Primeiro, temos que relembrar que o movimento de hoje tem sua raiz no de 68, como já dissemos. Depois, o elemento fundamental dos dois momentos: uma crise política que não se restringe à França. Ou seja, naquele tempo foi o Vietnã, hoje temos a questão mal resolvida do Iraque, mesmo que a França tenha se colocado contra, os franceses sentem a incapacidade de seus governantes de resolverem a situação. Outra semelhança é a autonomia do movimento. Quer dizer, ambos surgem das bases e partidos e demais instituições vão se agregando espontaneamente, não houve um dirigente juntando todos os setores. Eles foram se juntando sozinhos, ao perceberem a força da motivação dos estudantes. Por fim, os dois movimentos refletem a situação histórica do momento. O Maio de 68 não foi só francês. Foi mundial. No mundo todo as pessoas estavam se colocando contra a situação política, social, ou econômica de seus países. É o caso da Primavera de Praga, das revoltas anti-racismo, pelo feminismo, pelo movimento gay e contra o Vietnã, nos EUA, e etc...
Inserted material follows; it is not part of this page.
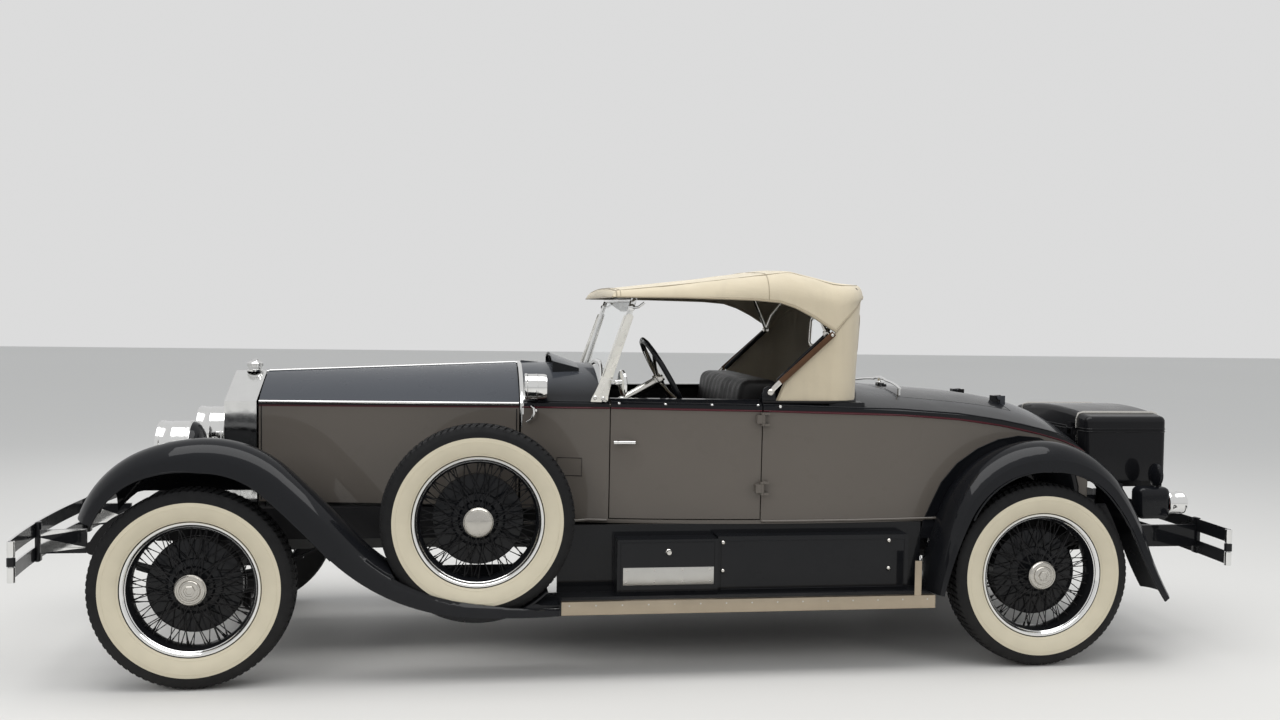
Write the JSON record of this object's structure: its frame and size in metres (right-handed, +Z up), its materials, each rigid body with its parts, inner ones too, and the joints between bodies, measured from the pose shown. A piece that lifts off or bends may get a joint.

Então a França é hoje, novamente, um espelho do mundo?
Isso mesmo. A França apenas está sinalizando melhor e mais visivelmente as contradições do sistema neoliberal. Essa situação é mundial. Outros exemplos já estão acontecendo. Talvez menos violentos, mas tão importantes quanto. É o caso dos Fóruns Sociais Mundiais e dos Fóruns Sociais Regionais. Essa mentalidade de que esse sistema é contraditório já está aparecendo. E, o que já podemos perceber também, é que os conflitos não terminarão se não houver uma mudança sistêmica.
Alguma evidência mais concreta sobre essa mudança, professor? já dá para dizer se e quando ela vai acontecer?
Ainda não. Quer dizer, já se pode dizer que uma resposta a tudo isso está sendo gestada. Como eu falei, os fóruns de pluralidade têm tentado construir uma nova alternativa. Mas ela ainda não existe de fato. Mas à medida que a grande contradição interna do neoliberalismo vai se mostrando, também a resposta vai sendo gerada. Temos de acompanhar.